# [Task prompt]
Quote exactly, and only, the lines of the material below from the line with "obj.data.transform(world)" through the line with "bpy.context.scene.camera = camera".

>> Begin Supplied information

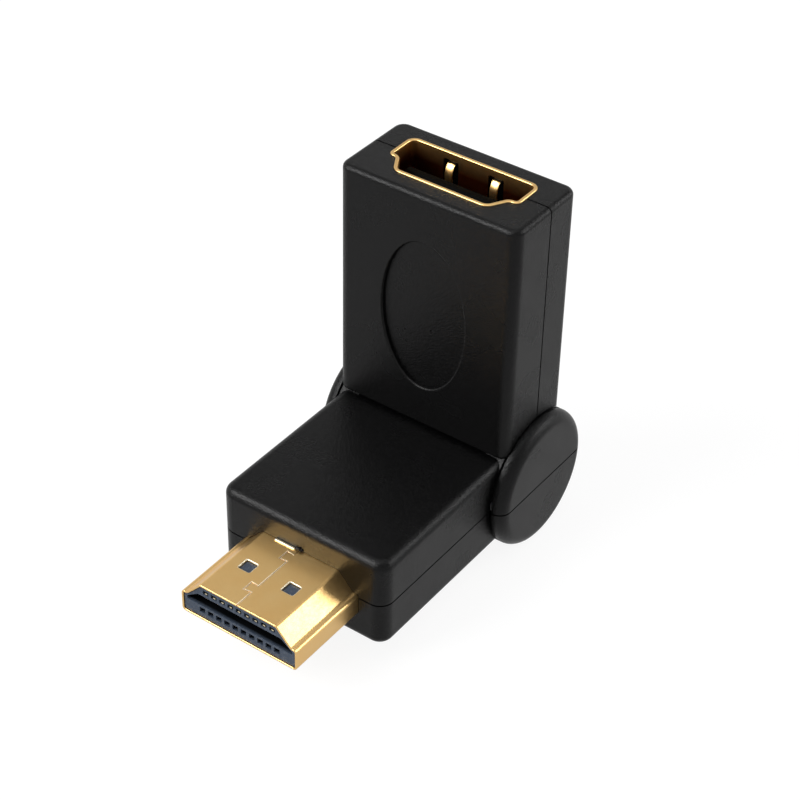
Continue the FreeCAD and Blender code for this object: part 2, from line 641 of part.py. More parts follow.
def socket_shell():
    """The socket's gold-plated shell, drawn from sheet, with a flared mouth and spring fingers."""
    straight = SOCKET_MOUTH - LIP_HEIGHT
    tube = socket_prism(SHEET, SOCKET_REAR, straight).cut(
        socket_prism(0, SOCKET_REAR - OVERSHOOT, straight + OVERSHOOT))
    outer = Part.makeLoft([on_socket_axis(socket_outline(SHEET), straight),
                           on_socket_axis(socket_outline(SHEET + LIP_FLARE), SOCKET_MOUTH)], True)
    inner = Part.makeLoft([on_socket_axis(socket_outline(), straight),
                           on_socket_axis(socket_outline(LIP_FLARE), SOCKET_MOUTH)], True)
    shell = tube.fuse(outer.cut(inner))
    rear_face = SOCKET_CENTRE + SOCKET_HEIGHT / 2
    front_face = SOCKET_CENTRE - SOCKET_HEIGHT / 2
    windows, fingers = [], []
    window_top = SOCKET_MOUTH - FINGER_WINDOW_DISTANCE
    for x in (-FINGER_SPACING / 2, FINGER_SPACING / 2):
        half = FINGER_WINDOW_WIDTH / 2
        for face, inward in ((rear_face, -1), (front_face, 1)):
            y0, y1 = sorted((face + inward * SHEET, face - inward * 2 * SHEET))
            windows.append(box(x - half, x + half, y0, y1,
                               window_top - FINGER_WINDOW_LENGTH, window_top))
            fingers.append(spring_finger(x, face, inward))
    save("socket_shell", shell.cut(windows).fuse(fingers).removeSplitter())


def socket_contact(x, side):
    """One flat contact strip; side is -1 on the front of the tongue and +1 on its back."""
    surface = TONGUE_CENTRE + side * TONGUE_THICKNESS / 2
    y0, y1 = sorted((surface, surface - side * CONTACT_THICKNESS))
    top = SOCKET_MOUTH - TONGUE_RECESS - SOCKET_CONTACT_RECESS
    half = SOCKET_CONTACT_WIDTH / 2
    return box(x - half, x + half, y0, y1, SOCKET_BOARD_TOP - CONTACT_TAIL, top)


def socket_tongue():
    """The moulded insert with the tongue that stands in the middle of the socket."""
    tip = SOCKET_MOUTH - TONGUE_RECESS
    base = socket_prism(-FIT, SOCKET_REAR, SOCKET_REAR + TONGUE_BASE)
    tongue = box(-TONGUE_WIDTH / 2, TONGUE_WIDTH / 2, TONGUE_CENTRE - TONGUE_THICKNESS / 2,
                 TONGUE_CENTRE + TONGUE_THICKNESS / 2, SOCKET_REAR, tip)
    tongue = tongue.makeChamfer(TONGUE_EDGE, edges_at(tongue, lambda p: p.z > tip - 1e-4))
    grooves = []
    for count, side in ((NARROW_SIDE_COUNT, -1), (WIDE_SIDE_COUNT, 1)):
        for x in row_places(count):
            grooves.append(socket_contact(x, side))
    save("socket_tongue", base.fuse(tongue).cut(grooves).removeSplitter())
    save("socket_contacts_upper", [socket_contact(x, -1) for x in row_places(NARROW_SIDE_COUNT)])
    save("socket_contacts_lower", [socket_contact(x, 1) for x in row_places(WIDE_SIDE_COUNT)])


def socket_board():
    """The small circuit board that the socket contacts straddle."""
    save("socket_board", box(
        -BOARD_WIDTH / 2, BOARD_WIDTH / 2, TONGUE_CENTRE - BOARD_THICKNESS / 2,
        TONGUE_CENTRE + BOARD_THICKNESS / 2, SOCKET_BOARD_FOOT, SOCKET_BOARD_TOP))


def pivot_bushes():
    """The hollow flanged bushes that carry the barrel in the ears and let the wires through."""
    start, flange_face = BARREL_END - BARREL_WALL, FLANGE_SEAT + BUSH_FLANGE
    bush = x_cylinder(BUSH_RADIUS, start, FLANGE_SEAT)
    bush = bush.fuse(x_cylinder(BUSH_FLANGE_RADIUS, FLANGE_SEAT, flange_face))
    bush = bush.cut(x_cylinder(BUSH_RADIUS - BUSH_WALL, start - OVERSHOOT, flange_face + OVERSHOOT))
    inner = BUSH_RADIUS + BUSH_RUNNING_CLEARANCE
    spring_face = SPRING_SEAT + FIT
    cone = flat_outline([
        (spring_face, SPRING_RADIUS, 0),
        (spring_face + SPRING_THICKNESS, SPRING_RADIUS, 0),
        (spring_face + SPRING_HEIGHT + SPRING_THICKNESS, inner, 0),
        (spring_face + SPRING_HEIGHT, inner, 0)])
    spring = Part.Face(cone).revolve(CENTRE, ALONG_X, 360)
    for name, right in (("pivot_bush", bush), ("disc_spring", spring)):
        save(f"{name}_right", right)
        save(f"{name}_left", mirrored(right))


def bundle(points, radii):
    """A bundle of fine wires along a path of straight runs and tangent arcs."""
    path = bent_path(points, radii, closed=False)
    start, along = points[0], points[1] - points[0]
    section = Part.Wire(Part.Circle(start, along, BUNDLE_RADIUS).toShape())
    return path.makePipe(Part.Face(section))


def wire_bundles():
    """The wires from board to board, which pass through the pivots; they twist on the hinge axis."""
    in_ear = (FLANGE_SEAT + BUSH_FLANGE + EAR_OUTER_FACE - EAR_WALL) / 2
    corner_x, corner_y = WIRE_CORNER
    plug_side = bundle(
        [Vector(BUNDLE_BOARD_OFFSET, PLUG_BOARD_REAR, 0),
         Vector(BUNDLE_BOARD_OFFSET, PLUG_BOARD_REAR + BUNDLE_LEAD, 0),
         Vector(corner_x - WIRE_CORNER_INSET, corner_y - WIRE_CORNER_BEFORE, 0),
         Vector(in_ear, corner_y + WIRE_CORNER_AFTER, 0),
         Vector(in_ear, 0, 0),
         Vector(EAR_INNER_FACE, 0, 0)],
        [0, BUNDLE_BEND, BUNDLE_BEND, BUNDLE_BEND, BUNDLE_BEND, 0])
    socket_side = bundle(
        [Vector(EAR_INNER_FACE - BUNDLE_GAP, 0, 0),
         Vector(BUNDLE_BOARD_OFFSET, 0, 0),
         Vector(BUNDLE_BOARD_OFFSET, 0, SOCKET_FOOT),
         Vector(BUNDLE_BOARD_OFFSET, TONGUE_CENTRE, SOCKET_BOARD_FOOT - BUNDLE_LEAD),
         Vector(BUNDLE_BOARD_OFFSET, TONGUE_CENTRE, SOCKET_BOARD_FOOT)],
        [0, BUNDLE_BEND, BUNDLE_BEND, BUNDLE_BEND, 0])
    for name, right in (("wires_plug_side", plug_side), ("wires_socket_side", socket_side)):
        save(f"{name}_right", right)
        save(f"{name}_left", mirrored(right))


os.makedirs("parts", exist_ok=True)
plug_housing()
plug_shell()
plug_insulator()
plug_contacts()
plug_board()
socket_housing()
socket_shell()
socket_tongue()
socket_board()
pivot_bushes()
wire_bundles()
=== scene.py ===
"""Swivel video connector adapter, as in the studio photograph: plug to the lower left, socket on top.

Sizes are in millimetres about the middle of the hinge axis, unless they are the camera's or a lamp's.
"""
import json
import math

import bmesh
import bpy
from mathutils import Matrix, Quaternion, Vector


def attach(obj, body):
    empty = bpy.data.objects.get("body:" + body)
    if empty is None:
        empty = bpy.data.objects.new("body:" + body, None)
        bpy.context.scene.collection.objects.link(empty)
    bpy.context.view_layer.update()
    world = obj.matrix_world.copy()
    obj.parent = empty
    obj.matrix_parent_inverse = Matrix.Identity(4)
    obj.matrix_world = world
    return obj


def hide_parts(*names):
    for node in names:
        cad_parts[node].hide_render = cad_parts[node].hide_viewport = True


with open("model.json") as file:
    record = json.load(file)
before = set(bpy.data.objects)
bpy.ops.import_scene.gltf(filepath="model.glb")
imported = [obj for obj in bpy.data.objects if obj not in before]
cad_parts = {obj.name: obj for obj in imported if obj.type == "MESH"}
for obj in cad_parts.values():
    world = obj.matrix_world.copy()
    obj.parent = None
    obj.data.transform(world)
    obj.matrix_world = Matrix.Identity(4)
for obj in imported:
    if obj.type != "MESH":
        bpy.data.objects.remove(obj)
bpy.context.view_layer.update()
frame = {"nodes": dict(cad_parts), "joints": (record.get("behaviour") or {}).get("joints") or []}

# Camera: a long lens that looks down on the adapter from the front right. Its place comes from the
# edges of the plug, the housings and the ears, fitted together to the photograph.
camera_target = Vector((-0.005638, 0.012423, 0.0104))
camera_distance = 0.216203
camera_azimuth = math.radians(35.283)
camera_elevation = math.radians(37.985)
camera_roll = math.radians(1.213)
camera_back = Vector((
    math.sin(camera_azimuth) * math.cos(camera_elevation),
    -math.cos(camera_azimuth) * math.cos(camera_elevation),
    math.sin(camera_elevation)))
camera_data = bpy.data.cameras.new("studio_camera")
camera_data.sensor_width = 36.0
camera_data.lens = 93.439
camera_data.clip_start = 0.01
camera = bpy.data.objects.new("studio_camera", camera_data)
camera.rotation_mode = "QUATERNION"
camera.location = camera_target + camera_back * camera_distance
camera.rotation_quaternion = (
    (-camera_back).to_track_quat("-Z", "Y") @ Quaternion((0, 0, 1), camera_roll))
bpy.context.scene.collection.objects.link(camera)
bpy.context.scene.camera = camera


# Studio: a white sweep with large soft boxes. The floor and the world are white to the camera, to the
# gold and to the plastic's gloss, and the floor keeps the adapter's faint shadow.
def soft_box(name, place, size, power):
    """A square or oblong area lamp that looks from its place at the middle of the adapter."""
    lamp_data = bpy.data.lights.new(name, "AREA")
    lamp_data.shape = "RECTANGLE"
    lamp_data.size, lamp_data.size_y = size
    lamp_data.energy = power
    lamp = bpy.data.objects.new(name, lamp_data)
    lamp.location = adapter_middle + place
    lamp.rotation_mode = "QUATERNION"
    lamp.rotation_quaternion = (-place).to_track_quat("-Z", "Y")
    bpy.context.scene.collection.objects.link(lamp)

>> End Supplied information

# [The result]
    obj.data.transform(world)
    obj.matrix_world = Matrix.Identity(4)
for obj in imported:
    if obj.type != "MESH":
        bpy.data.objects.remove(obj)
bpy.context.view_layer.update()
frame = {"nodes": dict(cad_parts), "joints": (record.get("behaviour") or {}).get("joints") or []}

# Camera: a long lens that looks down on the adapter from the front right. Its place comes from the
# edges of the plug, the housings and the ears, fitted together to the photograph.
camera_target = Vector((-0.005638, 0.012423, 0.0104))
camera_distance = 0.216203
camera_azimuth = math.radians(35.283)
camera_elevation = math.radians(37.985)
camera_roll = math.radians(1.213)
camera_back = Vector((
    math.sin(camera_azimuth) * math.cos(camera_elevation),
    -math.cos(camera_azimuth) * math.cos(camera_elevation),
    math.sin(camera_elevation)))
camera_data = bpy.data.cameras.new("studio_camera")
camera_data.sensor_width = 36.0
camera_data.lens = 93.439
camera_data.clip_start = 0.01
camera = bpy.data.objects.new("studio_camera", camera_data)
camera.rotation_mode = "QUATERNION"
camera.location = camera_target + camera_back * camera_distance
camera.rotation_quaternion = (
    (-camera_back).to_track_quat("-Z", "Y") @ Quaternion((0, 0, 1), camera_roll))
bpy.context.scene.collection.objects.link(camera)
bpy.context.scene.camera = camera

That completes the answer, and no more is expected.